Neil would eventually love to see a brand experiment and automate 100% of tickets in a day just to see the impact on the business and customer. Of course, this is still too risky to do today, but it might be possible in three years’ time. 

He also predicts that “investing in AI” will not mean investing in just one tool. Different AI tools and integrations will work together, with image detection becoming a big part of eCommerce customer support. 


Scenario #1

A customer snaps a photo of a faulty product. The AI detects and identifies the damage and proceeds to process the refund

Scenario #2

AI assistants will process returns and transactions while human agents are doing other things—allowing multitasking at scale.
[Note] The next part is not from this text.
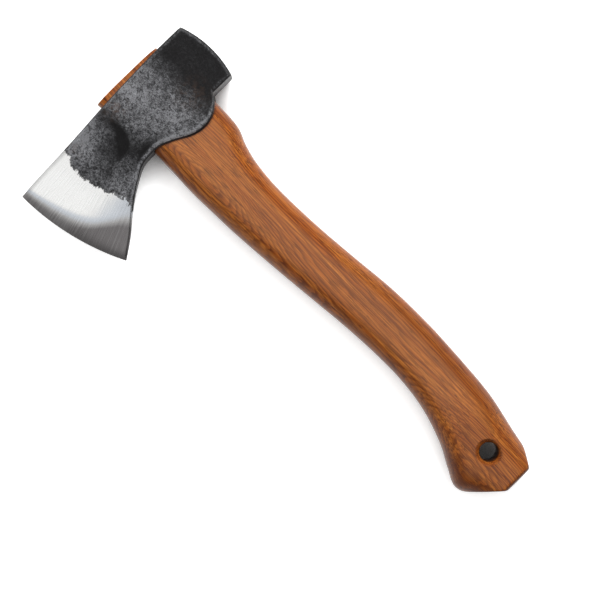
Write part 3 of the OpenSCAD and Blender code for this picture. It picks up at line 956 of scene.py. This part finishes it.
def shade_sheen_and_figure(obj):
    """Painted shade on the wood, with oil in its end grain; a painted sheen, with some rubbing, down the
    cheeks; and the wood's figure.
    """
    u, v, _ = head_coordinates(obj)
    normals = np.empty(len(obj.data.vertices) * 3)
    obj.data.vertices.foreach_get("normal", normals)
    normals = normals.reshape(-1, 3)
    facing_end, facing_front, facing_cheek = -normals[:, 0], normals[:, 1], abs(normals[:, 2])
    on_grip = v > POLL_HEIGHT
    # The knob's sawn end and the tenon's top: end grain darkened by oil, and painted shade on the knob's end.
    shade_and_oil = 0.8 * ramp(facing_end, 0.15, 0.55) * ramp(v, down(0.88), down(0.92))
    shade_and_oil = np.maximum(shade_and_oil, 0.3 * ramp(-facing_end, 0.5, 0.9) * (v < 0))
    # Painted shade on the hole's wall, and a darker line round its countersink.
    bore = np.hypot(u - HOLE_U, v - HOLE_V) - HOLE_D / 2
    shade_and_oil = np.maximum(shade_and_oil, 0.97 * (1 - ramp(bore, 0.05, 0.4)))
    shade_and_oil = np.maximum(shade_and_oil, 0.6 * np.exp(-((bore - 2.1) / 0.4) ** 2))
    # Painted shade on the front of the grip and on the knob, and a painted shadow along the line under the
    # lugs.
    shade_and_oil = np.maximum(shade_and_oil, 0.4 * ramp(facing_front, 0.1, 0.65) * on_grip + 0.16 * ramp(v, 268, 300))
    below_lug = v - bottom_line(u)
    shade_and_oil = np.maximum(shade_and_oil, 0.9 * (1 - ramp(below_lug, 0.3, 1.3)) * (below_lug > 0) * on_grip)
    write_attribute(obj, "shade_and_oil", shade_and_oil)
    # A painted sheen down the middle of both cheeks, where the wood is also rubbed paler.
    sheen_and_rubbing = ramp(facing_cheek, 0.9, 0.995) * (v > 0) * (1 - 0.5 * ramp(v, 262, 290))
    write_attribute(obj, "sheen_and_rubbing", sheen_and_rubbing)
    write_attribute(obj, "figure", patches(u, v, FIGURE_PATCHES))


paint_head(head)
shade_sheen_and_figure(handle)
# Dark, middle and light of each wood.
HICKORY = ((0.115, 0.023, 0.003), (0.405, 0.099, 0.010), (0.59, 0.190, 0.028))
BEECH = ((0.30, 0.14, 0.055), (0.48, 0.26, 0.115), (0.60, 0.36, 0.18))
paint_wood(handle, "handle_wood", HICKORY, 40.0, (-66.0, -42.0), 1.15, True)
paint_wood(wedge, "wedge_wood", BEECH, 310.0, (-60.0, 60.0), 1.6, False)
paint_ring(ring)

# ---- Floor and light ----

HALF_FLOOR = 6.0
# The floor's colour falls to a painted contact shadow's colour close to the object.
FLOOR_COLOUR, CONTACT_SHADOW_COLOUR = (0.84, 0.84, 0.835), (0.1, 0.1, 0.1)
CONTACT_REACH = 0.022
FLOOR_GLOW = 0.7
KEY_PLACE = (0.75, -1.35, 1.5)
KEY_WIDTH = 1.3
KEY_WATTS = 42
floor_mesh = bpy.data.meshes.new("floor")
corners = [(x * HALF_FLOOR, y * HALF_FLOOR, 0) for x, y in ((-1, -1), (1, -1), (1, 1), (-1, 1))]
floor_mesh.from_pydata(corners, [], [(0, 1, 2, 3)])
floor = bpy.data.objects.new("floor", floor_mesh)
bpy.context.scene.collection.objects.link(floor)
f = Shader("pale_floor")
f.set(f.surface.inputs["Roughness"], 0.9)
f.set(f.surface.inputs["Emission Color"], (1, 1, 1, 1))
# The camera, and metal or glass, see the open floor as white. Close to the object its colour and its glow are
# darkened by ambient occlusion, a painted contact shadow.
seen = f.add("LightPath").outputs
shown = f.math("MAXIMUM", seen["Is Glossy Ray"], seen["Is Transmission Ray"])
shown = f.math("MAXIMUM", seen["Is Camera Ray"], shown)
open_floor = f.add("AmbientOcclusion", {"Distance": CONTACT_REACH}, samples=8).outputs["AO"]
floor_colour = f.mix(f.range(open_floor, 0.02, 0.3), CONTACT_SHADOW_COLOUR, FLOOR_COLOUR)
f.set(f.surface.inputs["Base Color"], floor_colour)
glow = f.range(open_floor, 0.25, 0.7, 0.0, FLOOR_GLOW)
f.set(f.surface.inputs["Emission Strength"], f.math("MULTIPLY", shown, glow))
floor_mesh.materials.append(f.material)

key_data = bpy.data.lights.new("key", "AREA")
key_data.shape = "DISK"
key_data.size = KEY_WIDTH
key_data.energy = KEY_WATTS
key = bpy.data.objects.new("key", key_data)
bpy.context.scene.collection.objects.link(key)
key.location = KEY_PLACE
key.rotation_euler = (-key.location).to_track_quat("-Z", "Y").to_euler()
key.visible_glossy = False

# A soft room: bright overhead, white at the horizon all round, and darker between them past the
# cutting edge and the knob.
world = bpy.data.worlds.new("studio")
world.use_nodes = True
bpy.context.scene.world = world


class Sky(Shader):
    """The same helpers on the world's nodes."""

    def __init__(self, tree):
        self.tree = tree


sky = Sky(world.node_tree)
direction = sky.add("TexCoord").outputs["Generated"]


def towards(x, y, z, low, high):
    """Rises from 0 to 1 as the direction comes from low to high degrees off an axis."""
    axis = tuple(Vector((x, y, z)).normalized())
    facing = sky.add("VectorMath", {0: direction, 1: axis}, operation="DOT_PRODUCT").outputs["Value"]
    return sky.range(facing, math.cos(math.radians(low)), math.cos(math.radians(high)))


ROOM, OVERHEAD, SIDE, HORIZON = 0.045, 1.03, 0.14, 0.85
overhead = towards(0.22, 0.02, 1.0, 44, 20)
side = towards(0.25, -1.0, 0.35, 85, 40)
horizon = sky.range(sky.add("SeparateXYZ", {0: direction}).outputs["Z"], 0.58, 0.34)
strength = sky.math("ADD", ROOM, sky.math("MULTIPLY", overhead, OVERHEAD))
strength = sky.math("ADD", strength, sky.math("MULTIPLY", side, SIDE))
strength = sky.mix_value(horizon, strength, HORIZON)
backdrop = world.node_tree.nodes["Background"]
backdrop.inputs["Color"].default_value = (1, 1, 1, 1)
sky.set(backdrop.inputs["Strength"], strength)

bpy.context.scene.view_settings.view_transform = "Standard"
Prediction #4: Every single hole that can be filled will be filled by AI

Jen shares that of course, AI will be here to stay, but in three years we may be in a position wherein a customer calls or chats with a company any time of the day and there’s a response from AI. 

“Every single hole that can be filled will be filled with AI,” she says, expressing that there will probably be an AI tool for every little thing. Need to do this? There’s a tool for that. What about this? There’s also a tool for that!
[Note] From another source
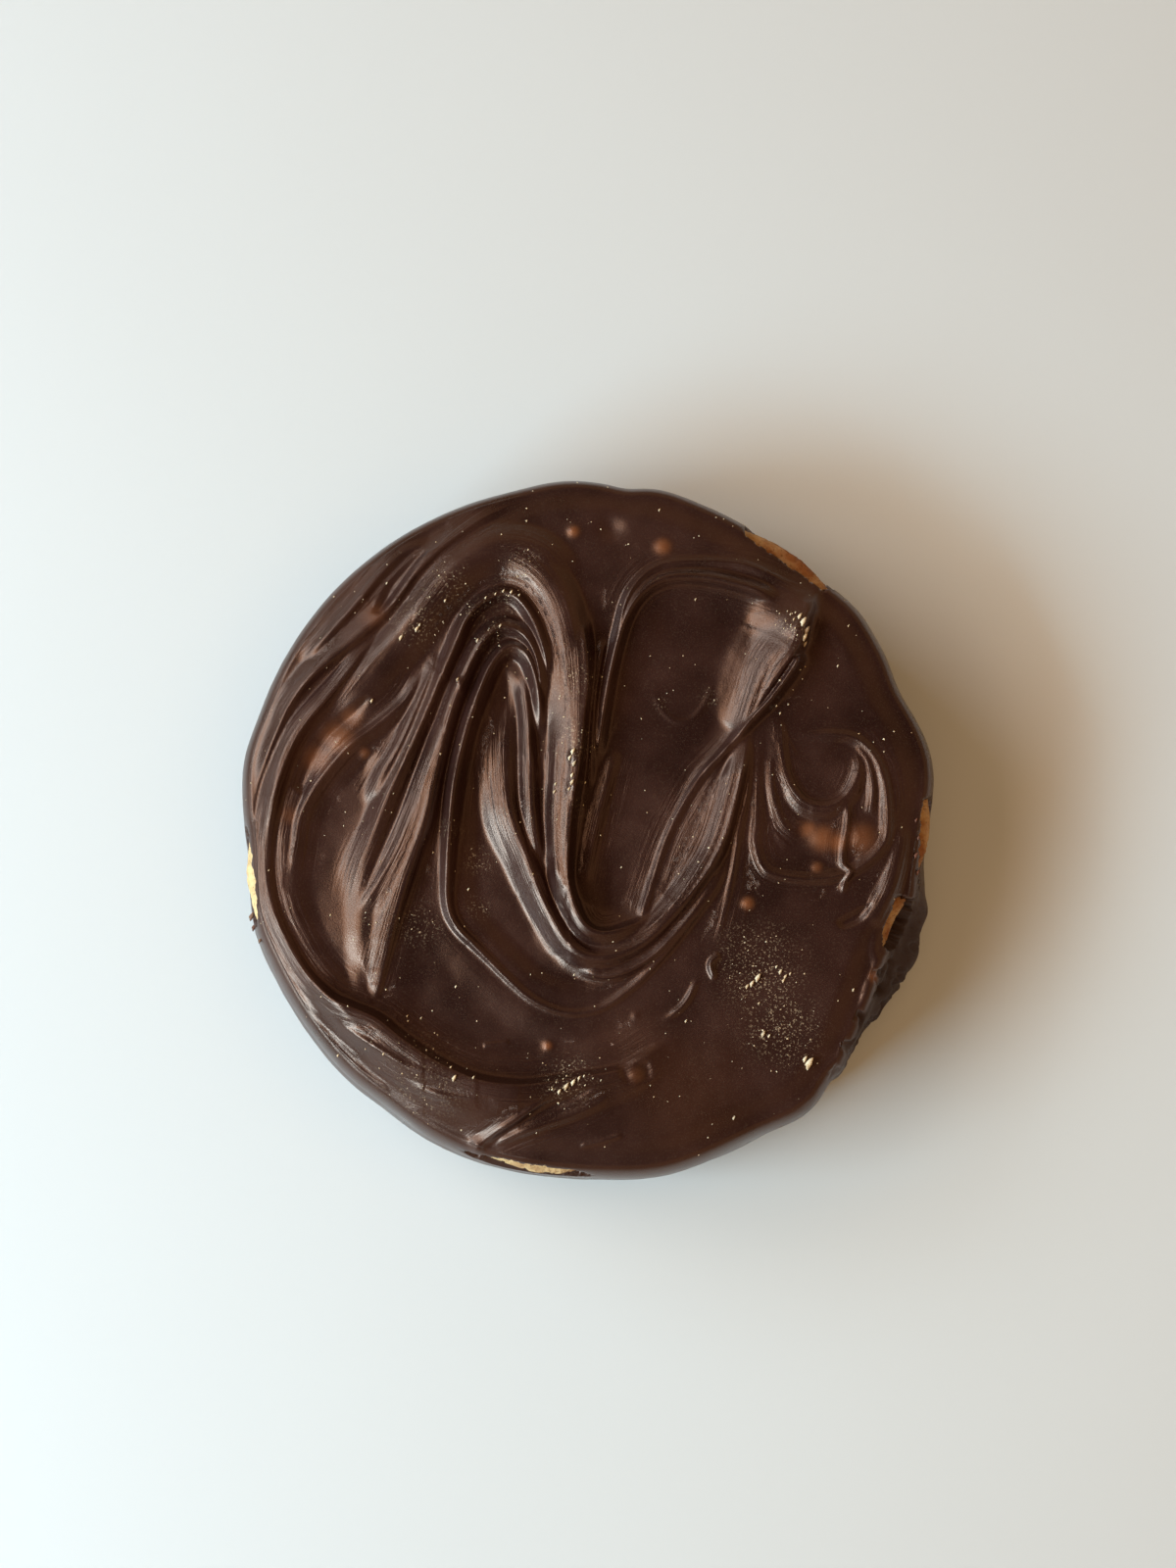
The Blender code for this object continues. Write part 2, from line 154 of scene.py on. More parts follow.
def mixColour(tree, factor, first, second):
    node = addNode(tree, "ShaderNodeMix", data_type="RGBA")
    for place, value in ((0, factor), (6, first), (7, second)):
        feed(tree, node.inputs[place], value)
    return node.outputs[2]


def ramp(tree, factor, low, high, toLow=0.0, toHigh=1.0):
    inputs = {"Value": factor, "From Min": low, "From Max": high, "To Min": toLow, "To Max": toHigh}
    return addNode(tree, "ShaderNodeMapRange", inputs).outputs["Result"]


def maths(tree, operation, first, second):
    node = addNode(tree, "ShaderNodeMath", operation=operation)
    feed(tree, node.inputs[0], first)
    feed(tree, node.inputs[1], second)
    return node.outputs[0]


def noise(tree, place, size, detail=3.0, roughness=0.55):
    # size is the width of the spots in millimetres
    inputs = {"Vector": place, "Scale": 1000.0 / size, "Detail": detail, "Roughness": roughness}
    return addNode(tree, "ShaderNodeTexNoise", inputs).outputs["Fac"]


def grainGroup():
    # Fine surface grain that all the food shares: a mottle for colour, and a height for bump.
    group = bpy.data.node_groups.new("foodGrain", "ShaderNodeTree")
    addSockets(group, "INPUT", {"Grain Size": "Float", "Patch Size": "Float"})
    addSockets(group, "OUTPUT", {"Mottle": "Float", "Height": "Float"})
    start = group.nodes.new("NodeGroupInput")
    end = group.nodes.new("NodeGroupOutput")
    place = addNode(group, "ShaderNodeTexCoord").outputs["Object"]
    fineScale = maths(group, "DIVIDE", 1000.0, start.outputs["Grain Size"])
    wideScale = maths(group, "DIVIDE", 1000.0, start.outputs["Patch Size"])
    fine = addNode(group, "ShaderNodeTexNoise", {"Vector": place, "Scale": fineScale, "Detail": 4.0})
    wide = addNode(group, "ShaderNodeTexNoise", {"Vector": place, "Scale": wideScale, "Detail": 3.0})
    group.links.new(wide.outputs["Fac"], end.inputs["Mottle"])
    group.links.new(fine.outputs["Fac"], end.inputs["Height"])
    return group


foodGrain = grainGroup()


def newMaterial(name):
    made = bpy.data.materials.new(name)
    made.use_nodes = True
    tree = made.node_tree
    return made, tree, tree.nodes["Principled BSDF"]


def placeGrain(tree, grainSize, patchSize):
    inputs = {"Grain Size": grainSize, "Patch Size": patchSize}
    node = addNode(tree, "ShaderNodeGroup", inputs, node_tree=foodGrain)
    return node.outputs["Mottle"], node.outputs["Height"]


def attribute(tree, name):
    return addNode(tree, "ShaderNodeAttribute", attribute_name=name).outputs["Fac"]


def addBump(tree, shader, height, depth):
    # depth in millimetres
    bump = addNode(tree, "ShaderNodeBump", {"Height": height, "Distance": depth * mm, "Strength": 1.0})
    tree.links.new(bump.outputs["Normal"], shader.inputs["Normal"])


chocolateLook = {
    "dark": (0.0145, 0.0044, 0.0033, 1.0),
    "light": (0.025, 0.0078, 0.0056, 1.0),
    "thin": (0.16, 0.052, 0.02, 1.0),
    "dust": (0.30, 0.21, 0.13, 1.0),
    # painted shade: the torn side at the lower right lies in the piece's own shade, and is coloured darker
    # for it
    "torn": (0.009, 0.003, 0.0022, 1.0),
    "mottle": (0.35, 0.65),  # noise between which dark turns to light
    "roughness": (0.27, 0.37),
    "tornRough": 0.45,       # added to the roughness where the side is torn
    "dustRough": 0.1,        # and where dust lies
    "gloss": 0.6,
    "glossTint": (1.0, 0.6, 0.43, 1.0),
    "refraction": 1.62,
    "grain": 0.16,
    "patch": 7.0,
    "grainDepth": 0.018,
    "speck": 0.22,           # width of the dust specks
    "fineSpeck": 0.13,       # and of the fine specks all over
    "bloom": 0.06,           # share of the dust colour in the fine specks
    "streakSize": 0.45,
    "streakLength": 0.035,   # how much the flow lines are drawn out: less is longer
    "streakShare": 8.0,      # height of the flow lines, as a share of the grain's depth
}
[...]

So what’s the issue with this? Check out the next prediction.

Prediction #5: Unique strengths and abilities of human customer support agents will become more important

“AI and automation are put in place to help the workers be better, but what happens if it helps the worker become obsolete?” Jen asks. 

Jen explains that if there is an AI that will tell customers what to do each and every time, this setup might be more cost-effective than forwarding a support ticket to engineers or tech people.
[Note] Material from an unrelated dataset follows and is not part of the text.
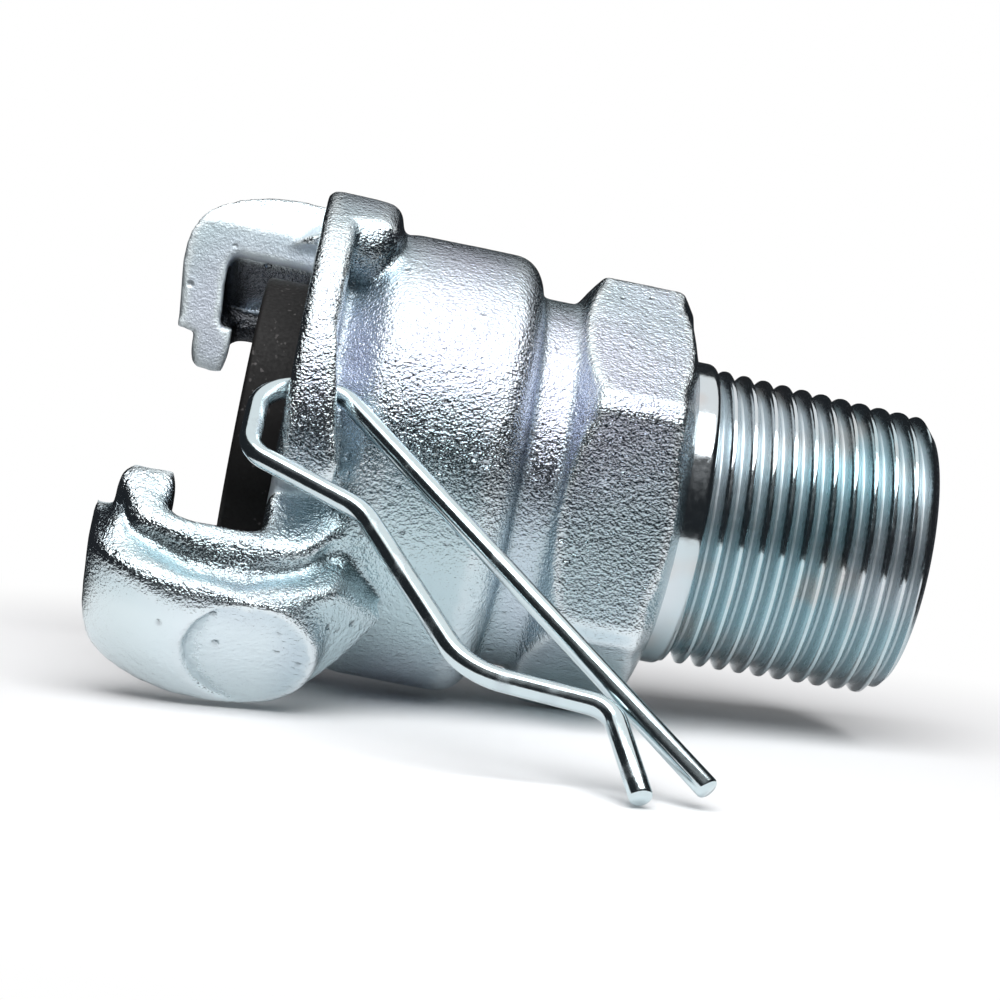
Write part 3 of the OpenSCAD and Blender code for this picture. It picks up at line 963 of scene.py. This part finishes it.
floor_z = cad_low.z
centre = (cad_low + cad_high) / 2
floor = add_mesh("bench_floor", [
    (centre.x + x * FLOOR_HALF, centre.y + y * FLOOR_HALF, floor_z)
    for x, y in ((-1, -1), (1, -1), (1, 1), (-1, 1))], [(0, 1, 2, 3)])
sweep = Finish("white_sweep")
away = sweep.node("VectorMath", {"operation": "DISTANCE"}, {
    0: sweep.place(), 1: (centre.x, centre.y, floor_z)}, output=1)
matt = sweep.node("BsdfDiffuse", None, {"Color": (0.93, 0.93, 0.94)})
glow = sweep.node("Emission", None, {"Color": (1.0, 1.0, 1.0), "Strength": 1.0})
floor.data.materials.append(sweep.close(sweep.node("MixShader", None, {
    0: away.ramp(WHITE_FROM, WHITE_FULL) * light_rays(sweep), 1: matt, 2: glow})))

# %% Dark card ring
CARD_RADIUS = 0.115
CARD_LOW, CARD_HIGH = 0.001, 0.145
CARD_SIDES = 64
CARD_INNER = 0.078
CARD_GREY = (0.02, 0.022, 0.025)

card_levels = ((CARD_INNER, CARD_LOW), (CARD_RADIUS, CARD_LOW), (CARD_RADIUS, CARD_HIGH))
ring_points = [(centre.x + r * math.cos(math.tau * i / CARD_SIDES),
                centre.y + r * math.sin(math.tau * i / CARD_SIDES), floor_z + z)
               for r, z in card_levels for i in range(CARD_SIDES)]
ring_faces = [(k * CARD_SIDES + i, k * CARD_SIDES + (i + 1) % CARD_SIDES,
               (k + 1) * CARD_SIDES + (i + 1) % CARD_SIDES, (k + 1) * CARD_SIDES + i)
              for k in range(len(card_levels) - 1) for i in range(CARD_SIDES)]
card = add_mesh("dark_card", ring_points, ring_faces)
dark = Finish("dark_card")
card.data.materials.append(dark.close(dark.node(
    "Emission", None, {"Color": CARD_GREY, "Strength": 1.0})))
card.visible_camera = card.visible_diffuse = False
card.visible_shadow = card.visible_transmission = False

# %% Lamp
LAMP_PLACE = Vector((0.03, -0.45, 0.61))
LAMP_SIZE = 0.8
LAMP_WATTS = 8.0

lamp_data = bpy.data.lights.new("lamp_front", "AREA")
lamp_data.shape = "SQUARE"
lamp_data.size = LAMP_SIZE
lamp_data.energy = LAMP_WATTS
lamp = add_object("lamp_front", lamp_data)
lamp.location = LAMP_PLACE
lamp.rotation_euler = (centre - LAMP_PLACE).to_track_quat("-Z", "Y").to_euler()
bpy.context.scene.view_settings.view_transform = "Standard"
print("lamp is", round((centre - LAMP_PLACE).length, 2), "m from the coupler")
In the next three years, valuing and maximizing the unique strengths of human customer support agents will become increasingly important.

In the next 3 years, something that is going to be super important is valuing and keeping in perspective what humans can do. How can we help the people working with our customers to be their very best?
Jen Staben
Director of Customer Experience, Tydo

While AI-powered tools will continue to play a vital role in enhancing the customer experience, businesses will also prioritize empowering their human agents to perform at their very best. 

This may involve the following:

  • investing in training programs
  • providing agents with AI-powered tools that augment their skills
  • creating a company culture that emphasizes the value of human interaction in customer support. 

As AI becomes more widespread, businesses that prioritize the human touch in customer support will stand out in a crowded market.

Key takeaway: AI will never replace a human, so it’s time to put a premium on what humans can do that AI cannot, instead of purely focusing on what AI can do faster. What is it that human agents can do more to improve customer experience, with AI handling the other tasks?